RECORDED DATA:
§ §

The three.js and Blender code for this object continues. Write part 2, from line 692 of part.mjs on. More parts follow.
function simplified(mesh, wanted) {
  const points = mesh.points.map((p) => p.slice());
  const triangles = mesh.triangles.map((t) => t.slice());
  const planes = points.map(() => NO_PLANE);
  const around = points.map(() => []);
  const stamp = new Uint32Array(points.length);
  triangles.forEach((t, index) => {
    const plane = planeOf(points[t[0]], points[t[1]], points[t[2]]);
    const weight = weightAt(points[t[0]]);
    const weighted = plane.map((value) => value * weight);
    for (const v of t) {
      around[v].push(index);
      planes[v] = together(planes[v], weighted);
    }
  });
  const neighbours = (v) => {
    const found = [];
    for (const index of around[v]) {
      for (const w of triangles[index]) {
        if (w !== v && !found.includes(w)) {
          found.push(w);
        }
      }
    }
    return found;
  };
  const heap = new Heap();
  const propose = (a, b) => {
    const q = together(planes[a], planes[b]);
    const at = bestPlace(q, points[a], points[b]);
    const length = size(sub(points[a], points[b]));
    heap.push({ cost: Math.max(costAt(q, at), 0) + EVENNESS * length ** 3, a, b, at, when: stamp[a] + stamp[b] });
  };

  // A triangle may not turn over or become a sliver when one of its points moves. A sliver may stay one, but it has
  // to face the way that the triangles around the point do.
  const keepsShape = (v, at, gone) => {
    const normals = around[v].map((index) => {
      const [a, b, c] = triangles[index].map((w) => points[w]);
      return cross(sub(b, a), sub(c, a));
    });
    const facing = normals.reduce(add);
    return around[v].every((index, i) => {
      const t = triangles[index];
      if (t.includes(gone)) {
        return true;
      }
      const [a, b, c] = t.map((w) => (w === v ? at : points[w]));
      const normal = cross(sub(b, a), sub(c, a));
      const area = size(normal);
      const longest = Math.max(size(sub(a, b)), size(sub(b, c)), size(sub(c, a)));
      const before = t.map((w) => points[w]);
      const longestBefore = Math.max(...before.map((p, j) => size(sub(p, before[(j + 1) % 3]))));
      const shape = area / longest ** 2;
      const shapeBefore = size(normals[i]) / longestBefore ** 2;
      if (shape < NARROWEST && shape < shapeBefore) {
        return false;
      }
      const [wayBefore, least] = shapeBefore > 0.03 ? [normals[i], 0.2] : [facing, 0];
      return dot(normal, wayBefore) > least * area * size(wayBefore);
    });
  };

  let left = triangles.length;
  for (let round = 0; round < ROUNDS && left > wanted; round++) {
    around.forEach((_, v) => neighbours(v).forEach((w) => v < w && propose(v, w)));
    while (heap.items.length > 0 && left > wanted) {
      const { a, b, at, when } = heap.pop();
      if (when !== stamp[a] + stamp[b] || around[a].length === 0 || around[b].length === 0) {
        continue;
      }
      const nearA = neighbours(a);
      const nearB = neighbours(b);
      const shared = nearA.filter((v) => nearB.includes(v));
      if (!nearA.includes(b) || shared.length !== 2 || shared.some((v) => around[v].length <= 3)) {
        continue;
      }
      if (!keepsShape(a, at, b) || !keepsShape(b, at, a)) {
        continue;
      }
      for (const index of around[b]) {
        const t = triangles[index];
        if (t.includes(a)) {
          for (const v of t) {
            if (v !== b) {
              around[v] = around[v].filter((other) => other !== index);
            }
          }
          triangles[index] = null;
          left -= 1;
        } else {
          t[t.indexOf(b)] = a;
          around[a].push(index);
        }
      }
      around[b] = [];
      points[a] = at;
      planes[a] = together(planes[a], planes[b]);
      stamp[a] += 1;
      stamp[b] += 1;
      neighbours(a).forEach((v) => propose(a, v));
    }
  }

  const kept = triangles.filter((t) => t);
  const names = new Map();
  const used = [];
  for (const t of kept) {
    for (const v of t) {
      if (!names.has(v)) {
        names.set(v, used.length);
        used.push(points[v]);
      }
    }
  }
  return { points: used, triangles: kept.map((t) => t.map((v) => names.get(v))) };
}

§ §

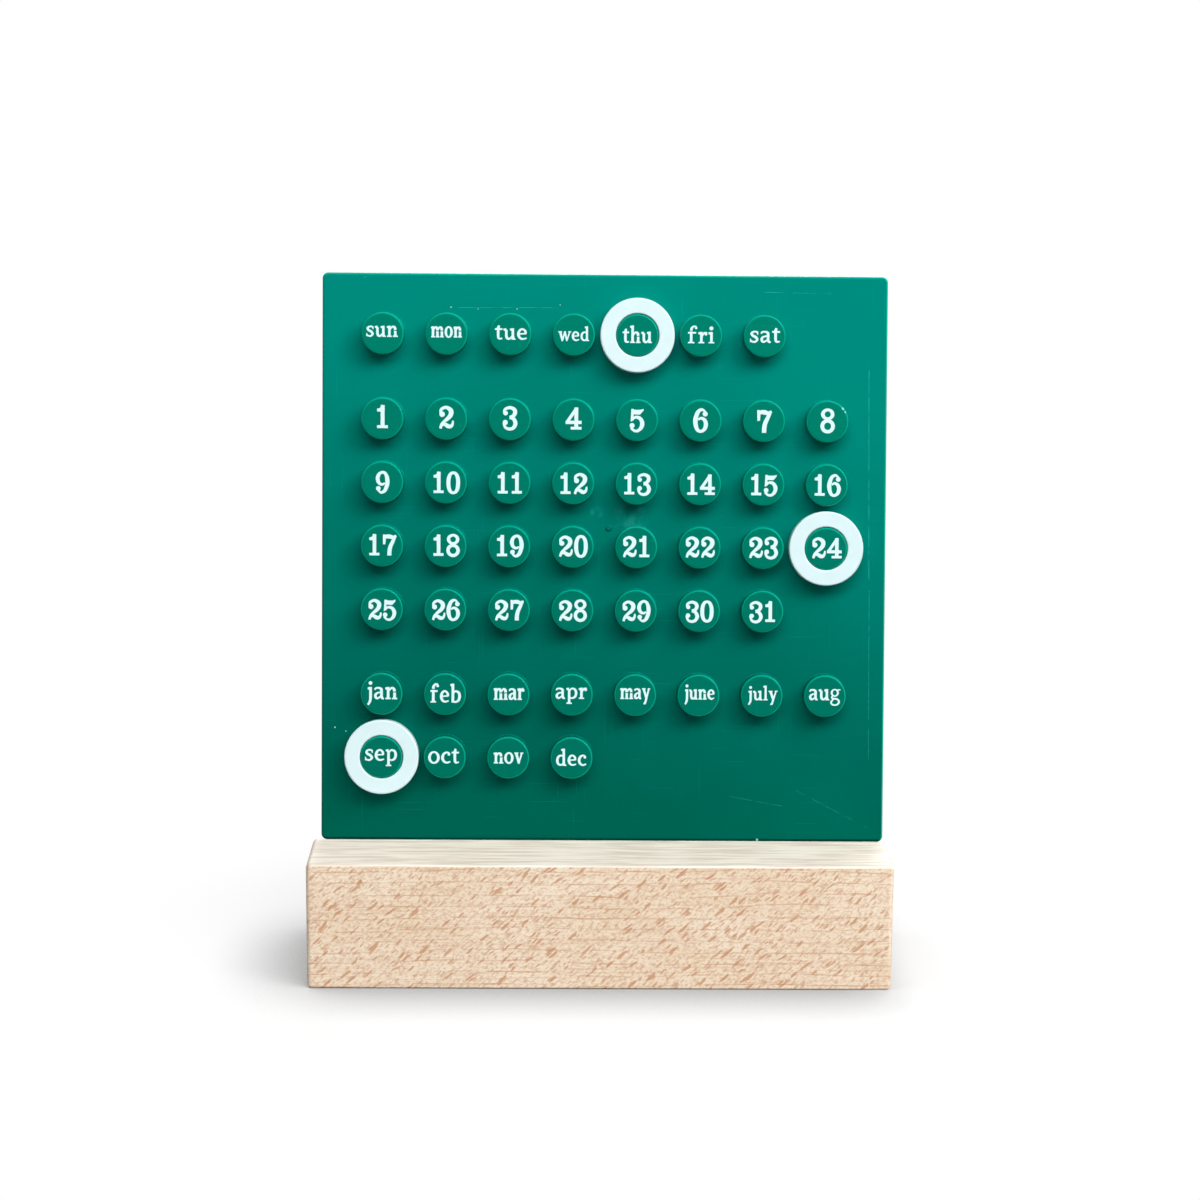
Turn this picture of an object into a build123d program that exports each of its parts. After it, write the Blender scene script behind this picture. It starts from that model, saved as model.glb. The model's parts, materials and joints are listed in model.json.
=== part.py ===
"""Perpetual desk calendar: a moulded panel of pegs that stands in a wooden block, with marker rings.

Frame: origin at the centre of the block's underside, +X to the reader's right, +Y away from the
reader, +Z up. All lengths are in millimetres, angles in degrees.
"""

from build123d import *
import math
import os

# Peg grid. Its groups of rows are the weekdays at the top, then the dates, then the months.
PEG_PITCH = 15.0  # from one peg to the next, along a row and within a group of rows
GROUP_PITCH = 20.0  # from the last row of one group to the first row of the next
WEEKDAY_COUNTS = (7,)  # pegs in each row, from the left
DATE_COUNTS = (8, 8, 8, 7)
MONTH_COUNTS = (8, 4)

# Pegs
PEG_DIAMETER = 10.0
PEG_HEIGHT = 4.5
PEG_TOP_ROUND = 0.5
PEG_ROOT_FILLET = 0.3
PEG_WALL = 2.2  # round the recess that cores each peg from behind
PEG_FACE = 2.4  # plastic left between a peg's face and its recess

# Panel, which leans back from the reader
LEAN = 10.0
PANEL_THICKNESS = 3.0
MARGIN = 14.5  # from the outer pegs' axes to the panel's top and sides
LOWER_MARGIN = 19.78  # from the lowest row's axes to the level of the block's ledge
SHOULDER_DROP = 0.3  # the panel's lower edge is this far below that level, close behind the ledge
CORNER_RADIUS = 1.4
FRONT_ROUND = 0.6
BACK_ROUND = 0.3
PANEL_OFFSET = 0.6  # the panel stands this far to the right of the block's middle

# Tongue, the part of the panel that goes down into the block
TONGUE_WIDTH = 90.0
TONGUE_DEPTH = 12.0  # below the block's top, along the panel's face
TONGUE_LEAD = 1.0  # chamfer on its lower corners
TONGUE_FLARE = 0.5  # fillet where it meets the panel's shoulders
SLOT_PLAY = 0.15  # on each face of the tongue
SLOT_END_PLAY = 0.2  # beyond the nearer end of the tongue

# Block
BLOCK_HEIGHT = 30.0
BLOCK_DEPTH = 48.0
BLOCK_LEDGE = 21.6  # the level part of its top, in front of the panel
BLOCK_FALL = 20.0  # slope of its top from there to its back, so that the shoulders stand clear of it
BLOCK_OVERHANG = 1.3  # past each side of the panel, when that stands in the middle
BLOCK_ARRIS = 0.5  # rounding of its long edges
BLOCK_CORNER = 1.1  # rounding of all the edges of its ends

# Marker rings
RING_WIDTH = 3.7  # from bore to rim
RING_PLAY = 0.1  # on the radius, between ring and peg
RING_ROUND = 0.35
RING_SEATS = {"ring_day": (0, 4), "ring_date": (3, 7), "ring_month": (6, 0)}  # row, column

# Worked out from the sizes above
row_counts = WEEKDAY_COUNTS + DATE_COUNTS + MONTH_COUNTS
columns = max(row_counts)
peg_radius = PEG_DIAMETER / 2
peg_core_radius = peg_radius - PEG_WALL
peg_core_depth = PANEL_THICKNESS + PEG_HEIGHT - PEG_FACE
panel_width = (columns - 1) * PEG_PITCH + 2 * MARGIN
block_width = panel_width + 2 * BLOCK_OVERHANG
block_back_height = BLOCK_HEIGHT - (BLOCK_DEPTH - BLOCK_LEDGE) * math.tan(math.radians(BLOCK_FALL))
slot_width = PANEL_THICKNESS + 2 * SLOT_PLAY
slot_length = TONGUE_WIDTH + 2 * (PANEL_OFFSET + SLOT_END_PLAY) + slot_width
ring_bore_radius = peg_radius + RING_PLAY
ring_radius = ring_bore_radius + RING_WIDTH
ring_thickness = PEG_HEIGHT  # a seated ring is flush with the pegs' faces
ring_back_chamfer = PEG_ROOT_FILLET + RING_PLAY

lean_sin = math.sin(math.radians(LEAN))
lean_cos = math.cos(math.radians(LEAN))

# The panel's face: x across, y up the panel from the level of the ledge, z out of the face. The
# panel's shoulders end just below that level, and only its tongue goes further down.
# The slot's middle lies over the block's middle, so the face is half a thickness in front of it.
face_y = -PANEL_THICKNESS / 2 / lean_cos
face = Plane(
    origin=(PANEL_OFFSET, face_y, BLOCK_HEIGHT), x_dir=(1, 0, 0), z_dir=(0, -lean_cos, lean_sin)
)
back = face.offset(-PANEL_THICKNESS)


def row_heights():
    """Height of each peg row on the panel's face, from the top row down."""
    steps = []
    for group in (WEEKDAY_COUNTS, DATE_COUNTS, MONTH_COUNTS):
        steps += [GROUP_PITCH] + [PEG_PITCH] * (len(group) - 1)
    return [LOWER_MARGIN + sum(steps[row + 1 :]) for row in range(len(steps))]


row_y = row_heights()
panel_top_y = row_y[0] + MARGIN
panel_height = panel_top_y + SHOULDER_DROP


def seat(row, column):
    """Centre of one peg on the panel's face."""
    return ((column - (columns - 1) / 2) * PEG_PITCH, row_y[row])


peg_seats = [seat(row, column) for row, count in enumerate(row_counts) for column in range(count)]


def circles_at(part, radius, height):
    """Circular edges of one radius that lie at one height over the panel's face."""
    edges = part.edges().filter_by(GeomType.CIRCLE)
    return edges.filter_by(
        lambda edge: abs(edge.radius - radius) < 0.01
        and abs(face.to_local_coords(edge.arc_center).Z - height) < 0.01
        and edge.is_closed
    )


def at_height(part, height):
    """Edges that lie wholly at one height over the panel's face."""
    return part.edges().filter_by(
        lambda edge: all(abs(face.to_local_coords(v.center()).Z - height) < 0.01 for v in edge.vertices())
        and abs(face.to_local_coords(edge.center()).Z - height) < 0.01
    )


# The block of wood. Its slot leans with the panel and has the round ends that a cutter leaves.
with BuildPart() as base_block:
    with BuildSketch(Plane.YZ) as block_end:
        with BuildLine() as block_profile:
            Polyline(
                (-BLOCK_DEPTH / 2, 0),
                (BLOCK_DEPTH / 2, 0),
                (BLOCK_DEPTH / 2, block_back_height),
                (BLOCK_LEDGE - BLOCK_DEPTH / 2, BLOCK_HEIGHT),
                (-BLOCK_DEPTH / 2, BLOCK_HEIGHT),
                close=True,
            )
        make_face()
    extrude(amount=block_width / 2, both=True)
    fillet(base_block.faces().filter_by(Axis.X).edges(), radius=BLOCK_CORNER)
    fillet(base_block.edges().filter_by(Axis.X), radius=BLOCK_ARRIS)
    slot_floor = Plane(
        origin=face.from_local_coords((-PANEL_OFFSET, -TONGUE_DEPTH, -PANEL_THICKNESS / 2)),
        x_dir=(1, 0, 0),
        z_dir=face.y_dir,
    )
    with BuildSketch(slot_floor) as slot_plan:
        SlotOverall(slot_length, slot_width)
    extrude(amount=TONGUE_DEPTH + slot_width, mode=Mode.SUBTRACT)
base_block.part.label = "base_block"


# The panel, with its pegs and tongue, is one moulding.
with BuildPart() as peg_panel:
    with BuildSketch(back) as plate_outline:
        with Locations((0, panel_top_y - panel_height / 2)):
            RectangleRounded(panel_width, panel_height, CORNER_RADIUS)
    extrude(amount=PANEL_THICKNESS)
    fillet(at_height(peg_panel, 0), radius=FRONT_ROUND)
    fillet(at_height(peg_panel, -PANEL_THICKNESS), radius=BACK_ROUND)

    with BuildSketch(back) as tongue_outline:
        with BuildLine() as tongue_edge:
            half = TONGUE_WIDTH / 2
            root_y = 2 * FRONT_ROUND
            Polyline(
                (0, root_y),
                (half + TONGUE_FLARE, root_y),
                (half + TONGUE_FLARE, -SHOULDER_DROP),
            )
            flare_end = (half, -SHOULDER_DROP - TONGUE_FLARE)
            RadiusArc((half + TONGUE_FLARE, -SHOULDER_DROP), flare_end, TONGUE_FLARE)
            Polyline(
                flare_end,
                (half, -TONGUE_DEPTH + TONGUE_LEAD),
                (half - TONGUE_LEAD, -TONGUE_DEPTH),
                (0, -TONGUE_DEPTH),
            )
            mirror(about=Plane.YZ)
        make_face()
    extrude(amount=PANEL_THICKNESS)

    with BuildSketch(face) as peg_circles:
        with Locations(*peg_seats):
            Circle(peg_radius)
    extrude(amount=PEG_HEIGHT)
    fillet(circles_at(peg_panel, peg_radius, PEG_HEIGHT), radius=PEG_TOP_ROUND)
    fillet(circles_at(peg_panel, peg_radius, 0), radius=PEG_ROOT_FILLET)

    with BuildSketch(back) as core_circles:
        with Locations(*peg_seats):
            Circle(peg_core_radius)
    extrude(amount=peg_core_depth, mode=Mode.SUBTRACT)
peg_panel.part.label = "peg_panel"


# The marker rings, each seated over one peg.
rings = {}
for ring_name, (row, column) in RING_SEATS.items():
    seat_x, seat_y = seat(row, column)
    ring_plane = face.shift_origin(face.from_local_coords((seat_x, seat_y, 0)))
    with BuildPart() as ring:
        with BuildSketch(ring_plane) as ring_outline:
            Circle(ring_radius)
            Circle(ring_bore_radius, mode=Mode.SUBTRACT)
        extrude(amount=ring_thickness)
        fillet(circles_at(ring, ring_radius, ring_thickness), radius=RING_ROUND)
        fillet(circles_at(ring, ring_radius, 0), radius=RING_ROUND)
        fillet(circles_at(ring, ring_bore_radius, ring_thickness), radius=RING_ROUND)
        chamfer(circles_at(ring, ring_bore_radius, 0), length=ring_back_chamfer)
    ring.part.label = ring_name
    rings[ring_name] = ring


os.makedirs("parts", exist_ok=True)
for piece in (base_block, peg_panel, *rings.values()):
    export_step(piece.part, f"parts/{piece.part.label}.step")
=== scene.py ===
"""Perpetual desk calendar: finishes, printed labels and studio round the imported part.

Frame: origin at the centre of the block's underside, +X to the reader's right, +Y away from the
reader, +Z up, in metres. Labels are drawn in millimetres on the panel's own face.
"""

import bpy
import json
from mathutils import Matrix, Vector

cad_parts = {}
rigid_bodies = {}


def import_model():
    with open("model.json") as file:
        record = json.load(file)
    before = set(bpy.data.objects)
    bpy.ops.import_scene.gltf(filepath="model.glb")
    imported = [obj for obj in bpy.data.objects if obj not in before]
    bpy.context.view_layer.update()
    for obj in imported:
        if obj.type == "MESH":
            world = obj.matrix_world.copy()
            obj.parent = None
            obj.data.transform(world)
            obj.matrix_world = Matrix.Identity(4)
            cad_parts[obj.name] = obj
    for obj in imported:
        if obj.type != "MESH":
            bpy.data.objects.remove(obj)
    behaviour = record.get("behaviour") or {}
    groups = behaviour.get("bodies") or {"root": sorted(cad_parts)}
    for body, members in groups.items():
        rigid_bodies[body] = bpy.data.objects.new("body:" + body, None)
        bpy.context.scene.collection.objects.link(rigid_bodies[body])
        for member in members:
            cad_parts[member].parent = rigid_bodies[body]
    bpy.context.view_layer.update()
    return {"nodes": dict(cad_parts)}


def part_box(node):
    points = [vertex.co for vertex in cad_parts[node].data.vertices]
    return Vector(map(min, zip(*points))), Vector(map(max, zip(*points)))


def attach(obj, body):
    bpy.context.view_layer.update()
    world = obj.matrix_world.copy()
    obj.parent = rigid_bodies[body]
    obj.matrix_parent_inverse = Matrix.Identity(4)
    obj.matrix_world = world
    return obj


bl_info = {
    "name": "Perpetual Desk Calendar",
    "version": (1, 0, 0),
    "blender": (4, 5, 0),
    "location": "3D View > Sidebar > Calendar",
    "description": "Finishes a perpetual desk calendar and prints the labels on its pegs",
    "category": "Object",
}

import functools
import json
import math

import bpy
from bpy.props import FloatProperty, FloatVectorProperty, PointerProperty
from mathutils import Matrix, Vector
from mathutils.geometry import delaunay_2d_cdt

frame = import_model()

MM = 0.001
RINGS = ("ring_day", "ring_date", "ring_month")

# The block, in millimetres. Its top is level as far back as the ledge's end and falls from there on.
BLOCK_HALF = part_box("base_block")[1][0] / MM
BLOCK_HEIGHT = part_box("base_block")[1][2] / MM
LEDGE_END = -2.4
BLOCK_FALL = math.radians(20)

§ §

THE TASK: In the listing above, locate the line containing "rings[ring_name] = ring" and the line containing "record = json.load(file)". Extract those two lines and every line between them, exactly as written, and only those.

RESULT OF THIS EXERCISE:
    rings[ring_name] = ring


os.makedirs("parts", exist_ok=True)
for piece in (base_block, peg_panel, *rings.values()):
    export_step(piece.part, f"parts/{piece.part.label}.step")
=== scene.py ===
"""Perpetual desk calendar: finishes, printed labels and studio round the imported part.

Frame: origin at the centre of the block's underside, +X to the reader's right, +Y away from the
reader, +Z up, in metres. Labels are drawn in millimetres on the panel's own face.
"""

import bpy
import json
from mathutils import Matrix, Vector

cad_parts = {}
rigid_bodies = {}


def import_model():
    with open("model.json") as file:
        record = json.load(file)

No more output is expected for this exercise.